The thing about being a folk star …
It doesn’t pay the bills.
Bobby Angel practicing before the campfire
For that I’ll have to rely on hydrology for the time being, if not the indefinitely into the future. But early on I also knew: It’s impossible to be a folk star first and then turn into a hydrologist later in life. And really, to be a nature-folk artist of any acclaim, I knew I needed to spend a solid twenty to thirty years (possibly forty to fifty) immersed in understanding all the ins and out of water before I could ever dare to write a song about about the watery stuff, let alone all the other societal ills that only a well-rendered folk song has any chance of making heal.
Am I serious? Probably not. Or maybe a little. The backstory on this song: I wrote it about 15 years ago, almost as an afterthought, and with barely any time to prepare. The protagonist of the song Krista gave us all of a week’s notice that she’d gotten a new job. One day after the next I put the song off until the hour before I scribbled a bunch of notes on the page with just as many cross outs as there was anything legible to read. To my shock, everyone loved it. The only problem was I couldn’t give Krista the lyrics because even I could barely read them myself. And so I typed them up and gave them to her before she left. As I said that was fifteen years ago, probably more with it not being until the last year that I found the lyrics and finally sang it again. And not just sing it, I recorded it and made a musical video. It wasn’t actually until the video that the song “really popped.”
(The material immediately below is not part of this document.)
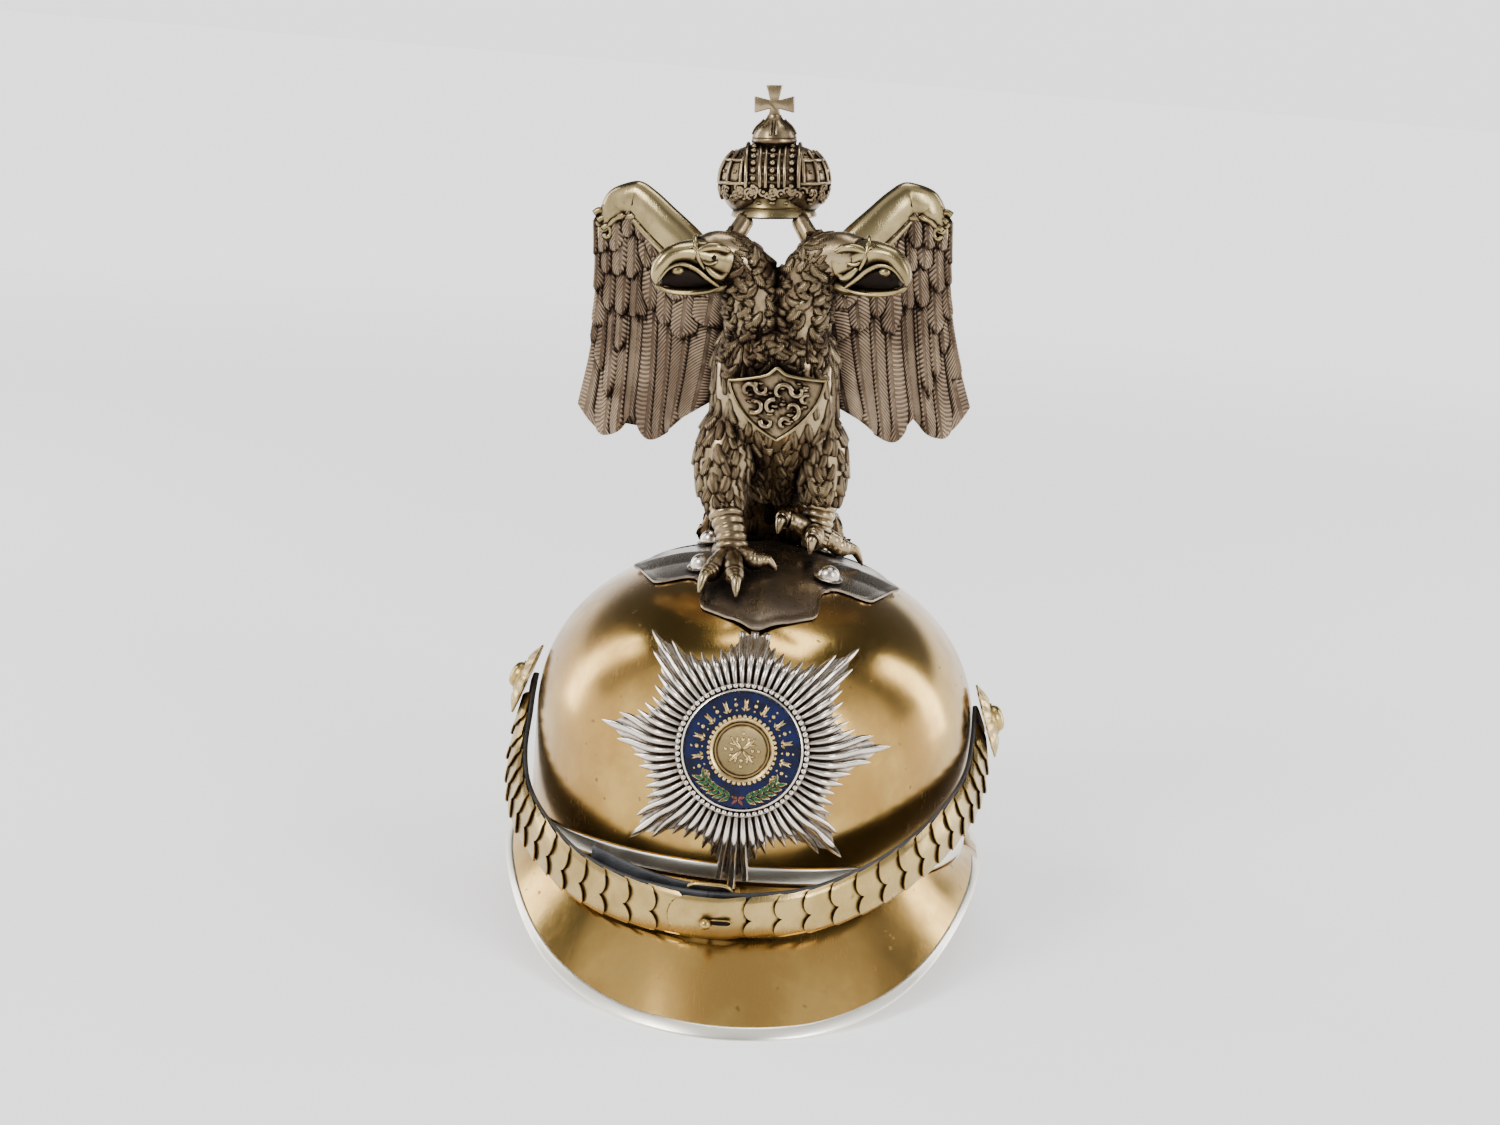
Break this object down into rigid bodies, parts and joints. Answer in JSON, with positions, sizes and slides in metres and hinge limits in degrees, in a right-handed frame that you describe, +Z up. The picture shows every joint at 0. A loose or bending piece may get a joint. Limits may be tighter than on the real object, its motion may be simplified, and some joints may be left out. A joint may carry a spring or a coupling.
{
  "type": "parade helmet",
  "caption": "Brass cavalry parade helmet with a visor and neck guard, a rayed star, a scale chin chain and a crowned two-headed eagle on top.",
  "frame": {"origin": "middle of the underside of the helmet's box, on the surface it stands on", "axes": "+Z up, -Y to the helmet's front, +X to the right of someone who looks at its front"},
  "size_m": [0.2216, 0.3396, 0.3617],
  "materials": {
    "skull_brass": "old polished brass, mottled and finely scratched",
    "scale_brass": "pale gilt brass with worn edges",
    "white_metal": "polished white metal with small spots",
    "tarnished_silver": "cast, silvered and tarnished, brown in the hollows and yellow where worn",
    "star_silver": "bright fluted silver, grey between the rays",
    "gilt": "gilt, satin",
    "enamel": "glossy dark blue enamel",
    "leather": "black strap leather, satin, with a raised edge and stitching"
  },
  "bodies": {
    "root": {"skull": "skull_brass", "visor": "skull_brass", "visor_rim": "white_metal", "neck_guard": "skull_brass", "neck_guard_rim": "white_metal", "brow_band": "white_metal", "star_rays": "star_silver", "star_ring": "star_silver", "star_enamel": "enamel", "star_medallion": "gilt", "base_plate": "tarnished_silver", "plate_screw_1": "tarnished_silver", "plate_screw_2": "tarnished_silver", "plate_screw_3": "tarnished_silver", "plate_screw_4": "tarnished_silver", "eagle": "tarnished_silver", "wing_left": "tarnished_silver", "wing_right": "tarnished_silver", "chest_shield": "tarnished_silver", "crown": "tarnished_silver", "crown_orb": "tarnished_silver", "chain_leather_left": "leather", "chain_leather_right": "leather", "scale_left_01": "scale_brass", "scale_left_02": "scale_brass", "scale_left_03": "scale_brass", "scale_left_04": "scale_brass", "scale_left_05": "scale_brass", "scale_left_06": "scale_brass", "scale_left_07": "scale_brass", "scale_left_08": "scale_brass", "scale_left_09": "scale_brass", "scale_left_10": "scale_brass", "scale_left_11": "scale_brass", "scale_left_12": "scale_brass", "scale_left_13": "scale_brass", "scale_left_14": "scale_brass", "scale_left_15": "scale_brass", "scale_right_01": "scale_brass", "scale_right_02": "scale_brass", "scale_right_03": "scale_brass", "scale_right_04": "scale_brass", "scale_right_05": "scale_brass", "scale_right_06": "scale_brass", "scale_right_07": "scale_brass", "scale_right_08": "scale_brass", "scale_right_09": "scale_brass", "scale_right_10": "scale_brass", "scale_right_11": "scale_brass", "scale_right_12": "scale_brass", "scale_right_13": "scale_brass", "scale_right_14": "scale_brass", "scale_right_15": "scale_brass", "clasp_plate": "scale_brass", "clasp_stud": "scale_brass", "rosette_left": "scale_brass", "rosette_right": "scale_brass", "strap_tongue": "leather", "buckle": "scale_brass"}
  },
  "joints": []
}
As much as Krista was surprised by the song at the time (and happy to get a copy of the lyrics to hang on her wall), you can image her response when fifteen years later I sent her the video, plus a 15-minute follow up exclusive Bobby Angel interview about the song. Ballad of a Florida Panther would go on to be featured as the first song on Side B of my first album, New Pangaea, released on my website in 2000.
Morale of the story: Try to not wait 15 years before playing a song for a second time. On the other hand, in this case, it worked pretty good.